Edited by Chris L. Terry and James Spooner
Soft Skull
10/31/2023, paperback
SKU: 9781593767457
A canonizing, bold, and urgent anthology setting a new precedent for Black Punk Lit, created by generations of Black punks--featuring both new voices and those from the not-so-recent past
Black Punk Now is an anthology of contemporary nonfiction, fiction, illustrations, and comics that collectively describe punk today and give punks--especially the Black ones--a wider frame of reference. It shows all of the strains, styles, and identities of Black punk that are thriving, and gives newcomers to the scene more chances to see themselves.
Curated from the perspective of Black writers with connections to the world of punk, the collection mixes media as well as generations, creating a new reference point for music-lovers, readers, and historians by capturing the present and looking towards the future. With strong visual elements integrated throughout, this smart, intimate collection is demonstrative of punk by being punk itself: underground, rebellious, aesthetic but not static--working to decenter whiteness by prioritizing other perspectives.
Edited by graphic novelist and filmmaker James Spooner, and author Chris L. Terry, contributors to the collection include critic Hanif Abdurraqib and Mars Dixon, conversations with Brontez Purnell, and a roundtable of all femme festival organizers.
Reviews:
"With graphics, short stories, poems, lyrics, conversations, commentary, and notes on how capitalism naturally tries to co-opt cultural scenes and how Black punks naturally resist it, the anthology is a cornucopia of righteous resistance, both fun to read and energetically provocative... Great reading for punks of every persuasion, who, one hopes, will take it and change the world." -- Kirkus Reviews (starred review)

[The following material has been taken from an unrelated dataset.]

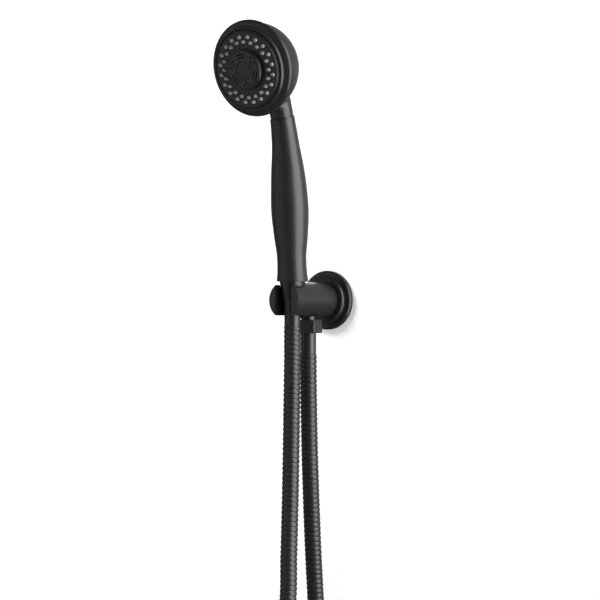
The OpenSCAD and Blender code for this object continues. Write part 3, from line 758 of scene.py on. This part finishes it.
not_stage = chosen("all_but_stage", [wall, floor], "EXCLUDE")
box_right = light("box_right", toward(97.5, 0, 1.6), MIDDLE, 1.6, 3.4, 5.35)
box_left = light("box_left", toward(-34, 12, 1.6), MIDDLE, 2.3, 2.2, 0.42)
rim = light("rim", toward(-147, 17, 1.8), MIDDLE, 0.75, 0.4, 2.1)
for box in (box_right, box_left, rim):
    box.light_linking.receiver_collection = not_stage
# one light washes the wall, shaded only by the rosette close to it
wash = light("wash", toward(-48, 46, 1.8), (0, 0, 0), 0.9, 0.9, 18)
wash.visible_glossy = False
wash.light_linking.receiver_collection = chosen("washed", [wall, floor], "INCLUDE")
wash.light_linking.blocker_collection = chosen("near_wall", [wall_rosette], "INCLUDE")


def surroundings():
    """Pale to the camera; to the part a dim room, brighter high up behind the wall's plane."""
    world = bpy.data.worlds.new("world")
    scene.world = world
    world.use_nodes = True
    tree = world.node_tree
    tree.nodes.clear()
    node, link = tree.nodes.new, tree.links.new
    way = node("ShaderNodeTexCoord")
    split = node("ShaderNodeSeparateXYZ")
    link(way.outputs["Generated"], split.inputs[0])

    def ramp(value, low, high, to_low, to_high):
        n = node("ShaderNodeMapRange")
        n.interpolation_type = "SMOOTHSTEP"
        for socket, number in zip(("From Min", "From Max", "To Min", "To Max"),
                                  (low, high, to_low, to_high)):
            n.inputs[socket].default_value = number
        link(value, n.inputs["Value"])
        return n.outputs[0]

    def maths(operation, a, b):
        n = node("ShaderNodeMath")
        n.operation = operation
        for socket, value in zip(n.inputs, (a, b)):
            if isinstance(value, (int, float)):
                socket.default_value = value
            else:
                link(value, socket)
        return n.outputs[0]

    dim = 0.08
    behind = ramp(split.outputs["Y"], 0.1, 0.6, 0, 1)
    # brightest just over the horizon
    high = maths("MULTIPLY", ramp(split.outputs["Z"], -0.35, 0.05, 0, 0.46),
                 ramp(split.outputs["Z"], 0.05, 0.5, 1, 0.7))
    room = maths("ADD", maths("MULTIPLY", behind, high), dim)
    seen = node("ShaderNodeLightPath")
    strength = maths("MAXIMUM", room, seen.outputs["Is Camera Ray"])
    back = node("ShaderNodeBackground")
    back.inputs["Color"].default_value = (1, 1, 1, 1)
    link(strength, back.inputs["Strength"])
    link(back.outputs[0], node("ShaderNodeOutputWorld").inputs[0])


surroundings()
scene.view_settings.view_transform = "Standard"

"If you find yourself Black, Punk, Now or anywhere in between on that spectrum, this book is like being handed a survival kit. It is messages in bottles fused into a buoyant life raft, a heart shaped mirror on a compass. It's x-ray goggles, a sword and a shield. Out of alienation, hard evidence of a global community. I LOVE this book, and am deeply inspired by it and everyone involved in its creation." -- Tunde Adebimpe, TV on the Radio
"I'm slightly angry for being pushed to cry in public many times while reading this book, and for the amount of conversations holding Black Punk Now has sparked. I've had as many conversations with strangers outside of this book as I did with those inside of it. Thank you for this work which enables me to see myself, to see my brother. I grew up on music and comics and with a deep feeling of isolation. There is great beauty in the outskirts. The fringe. The edge. And there's loneliness and questioning of yourself and the world--of how you look, of how you feel, and who you can confide in. Thank you for the hours that I spent inside of this collective work, feeling less alone. Thanks for also making this a relentless read in a soft way." -- Jean Grae (The Monarchy)
About the Editors:
James Spooner is known for directing the seminal documentary Afro-Punk (2003), and co-creating the Afro Punk Festival. His graphic memoir The High Desert, about being Black in small-town California and finding salvation in punk, came out in 2022.
Chris L. Terry is the author of the novel Black Card, one of NPR's best books of 2019. Terry's debut novel Zero Fade was on Best of 2013 lists by Slate and Kirkus Reviews. Born in 1979 to a Black father and white mother, Terry spent his late teens and early twenties touring as the vocalist for different Richmond, Virginia punk bands. He has a Creative Writing MFA from Columbia College Chicago, and now lives and teaches in Los Angeles. His recent work has appeared in Pitchfork, Stereogum, Razorcake, Very Smart Brothas/The Root, Catapult and theLAnd Magazine.